Copy the first line of the material below and every later line through the line containing "RIB_FIELDS_DEEP = 3", without any other output.

§ Rows from a 3D modeling dataset:
┌────────
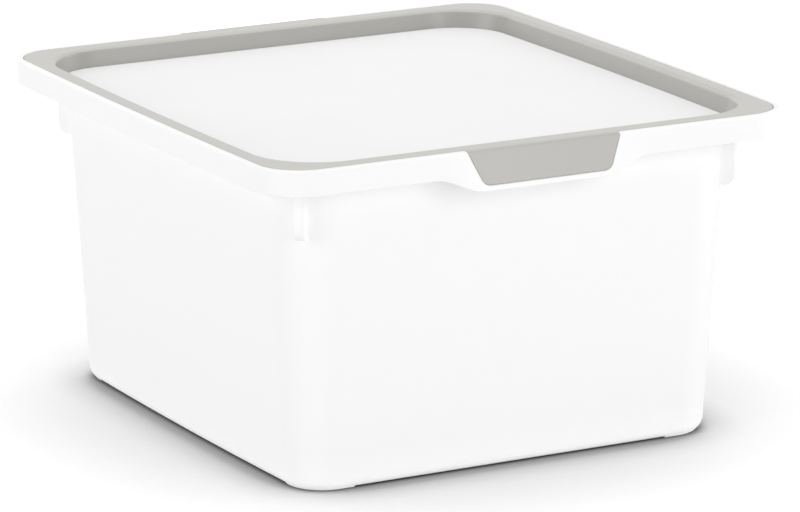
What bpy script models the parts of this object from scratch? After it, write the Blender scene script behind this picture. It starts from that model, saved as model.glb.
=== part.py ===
"""Square storage box with a framed drop-in lid and two flip tabs.

The tub, the lid's grey frame, the white panel set into that frame, and the two tabs that fold over
the tub's rim are separate pieces. Metres, +Z up, the front tab towards -Y, and the origin on the
floor under the middle of the box.
"""

import math

import bmesh
import bpy
from mathutils import Vector

# Fits
FIT_GAP = 0.0003
LID_GAP = 0.0003
POCKET_GAP = 0.0004
OVERRUN = 0.010

# Lid frame, whose outline the whole box follows
FRAME_WIDTH = 0.350
FRAME_DEPTH = 0.373
SIDE_BOW = 0.0018
FRAME_CORNER_RADIUS = 0.026
FRAME_EDGE_RADIUS = 0.0008
FRAME_TOP_WIDTH = 0.0102
FRAME_END_TOP_WIDTH = 0.0126
FRAME_OPENING_RADIUS = 0.0415
FRAME_SHOULDER_RADIUS = 0.0035
FRAME_FOOT_INSET = 0.0146
FRAME_WALL = 0.0018
SEAT_WIDTH = 0.006
SEAT_THICKNESS = 0.0008

# Lid panel
PANEL_DROP = 0.0115
PANEL_THICKNESS = 0.0012
RIB_HEIGHT = 0.004
RIB_WIDTH = 0.0015
RIB_BORDER = 0.0008
RIB_FIELDS_ACROSS = 3
RIB_FIELDS_DEEP = 3

# Tub
TUB_HEIGHT = 0.206
TUB_WALL = 0.002
LIP_THICKNESS = 0.0037
LIP_EDGE_RADIUS = 0.0014
LEDGE_THICKNESS = 0.0012
SKIRT_HANG = 0.0003
RIM_TO_WALL = 0.0225
RIM_TO_BASE_WALL = 0.0336
WALL_CORNER_RADIUS = 0.041
UNDER_LEDGE_RADIUS = 0.003
MOUTH_RADIUS = 0.0015
BASE_EDGE_RADIUS = 0.0055
FLOOR_RADIUS = 0.004
FLOOR_THICKNESS = 0.0022

# Finger grips, where the lip hangs lower and leans out
GRIP_DROP = 0.0084
GRIP_LEAN = math.radians(14.0)
GRIP_HALF_FLAT = 0.043
GRIP_HALF_LENGTH = 0.072

# Corner lugs under the ledge
LUG_WIDTH = 0.008
LUG_PROJECTION = 0.0078
LUG_LENGTH = 0.034
LUG_END_RADIUS = 0.007

# Corner feet
FOOT_HEIGHT = 0.0008
FOOT_INSET = 0.002
FOOT_WIDTH = 0.009
FOOT_REACH = 0.040
FOOT_SIDE_REACH = 0.031

# Tabs
TAB_TOP_WIDTH = 0.104
TAB_BOTTOM_WIDTH = 0.0856
TAB_HEIGHT = 0.0205
TAB_THICKNESS = 0.0018
TAB_RECESS = 0.0003
TAB_CORNER_RADIUS = 0.0065
TAB_FOLD_RADIUS = 0.0012

# Fineness of the curves
CORNER_STEPS = 8
SIDE_STEPS = 6
EDGE_STEPS = 3
GRIP_STEPS = 6

# Worked out from the sizes above
FRAME_HALF_X = FRAME_WIDTH / 2
FRAME_HALF_Y = FRAME_DEPTH / 2
RIM_OUTSET = LID_GAP + LIP_THICKNESS
RIM_HALF_X = FRAME_HALF_X + RIM_OUTSET
RIM_HALF_Y = FRAME_HALF_Y + RIM_OUTSET
RIM_CENTRE = FRAME_CORNER_RADIUS + RIM_OUTSET
WALL_CENTRE = RIM_TO_WALL + WALL_CORNER_RADIUS
WALL_CENTRE_X = RIM_HALF_X - SIDE_BOW - WALL_CENTRE
WALL_CENTRE_Y = RIM_HALF_Y - WALL_CENTRE
OPENING_CENTRE = FRAME_TOP_WIDTH + FRAME_OPENING_RADIUS
RIB_CENTRE = WALL_CENTRE - RIM_OUTSET
SEAT_DROP = PANEL_DROP + PANEL_THICKNESS + FIT_GAP
FRAME_LEG_DROP = SEAT_DROP + SEAT_THICKNESS
LEDGE_DROP = FRAME_LEG_DROP + FIT_GAP
SKIRT_DROP = LEDGE_DROP + LEDGE_THICKNESS + SKIRT_HANG
FRAME_SLOPE = (FRAME_FOOT_INSET - FRAME_TOP_WIDTH) / PANEL_DROP
FRAME_SLOPE_ANGLE = math.atan(FRAME_SLOPE)
TAB_SIDE_SLOPE = (TAB_TOP_WIDTH - TAB_BOTTOM_WIDTH) / 2 / TAB_HEIGHT


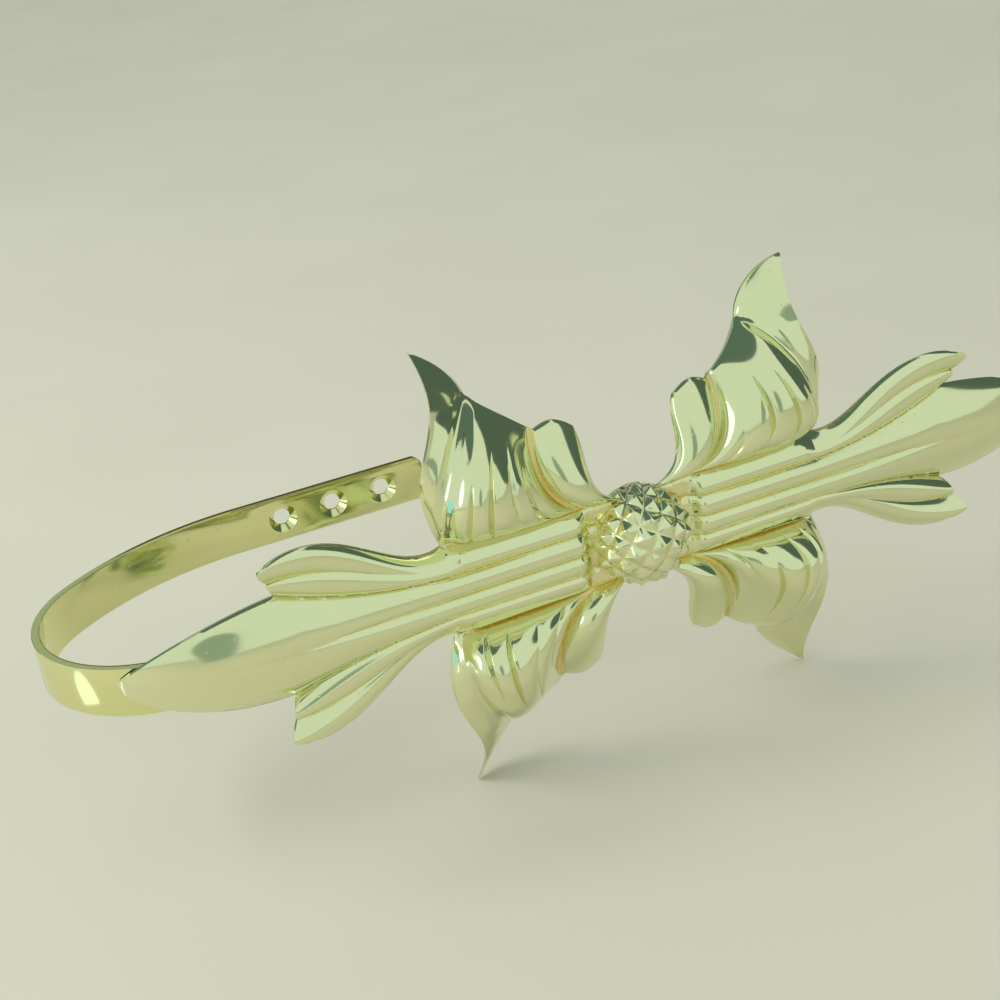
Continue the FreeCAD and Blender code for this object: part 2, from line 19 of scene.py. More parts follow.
└────────
§ Answer in full:
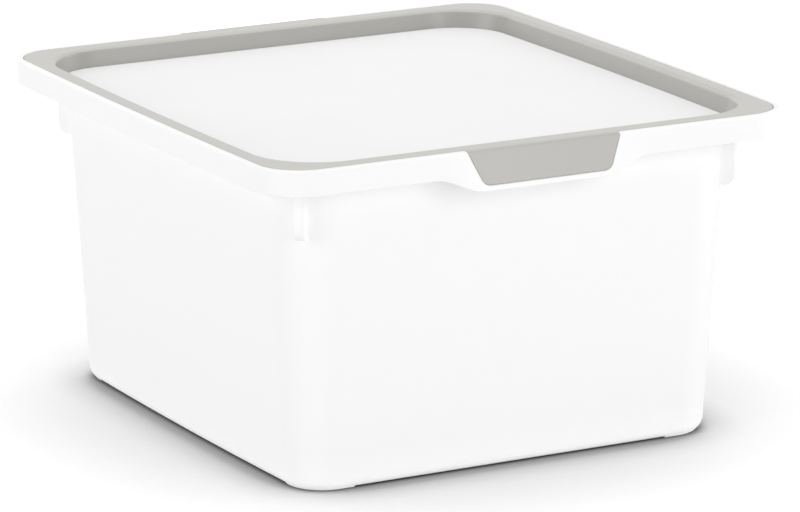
What bpy script models the parts of this object from scratch? After it, write the Blender scene script behind this picture. It starts from that model, saved as model.glb.
=== part.py ===
"""Square storage box with a framed drop-in lid and two flip tabs.

The tub, the lid's grey frame, the white panel set into that frame, and the two tabs that fold over
the tub's rim are separate pieces. Metres, +Z up, the front tab towards -Y, and the origin on the
floor under the middle of the box.
"""

import math

import bmesh
import bpy
from mathutils import Vector

# Fits
FIT_GAP = 0.0003
LID_GAP = 0.0003
POCKET_GAP = 0.0004
OVERRUN = 0.010

# Lid frame, whose outline the whole box follows
FRAME_WIDTH = 0.350
FRAME_DEPTH = 0.373
SIDE_BOW = 0.0018
FRAME_CORNER_RADIUS = 0.026
FRAME_EDGE_RADIUS = 0.0008
FRAME_TOP_WIDTH = 0.0102
FRAME_END_TOP_WIDTH = 0.0126
FRAME_OPENING_RADIUS = 0.0415
FRAME_SHOULDER_RADIUS = 0.0035
FRAME_FOOT_INSET = 0.0146
FRAME_WALL = 0.0018
SEAT_WIDTH = 0.006
SEAT_THICKNESS = 0.0008

# Lid panel
PANEL_DROP = 0.0115
PANEL_THICKNESS = 0.0012
RIB_HEIGHT = 0.004
RIB_WIDTH = 0.0015
RIB_BORDER = 0.0008
RIB_FIELDS_ACROSS = 3
RIB_FIELDS_DEEP = 3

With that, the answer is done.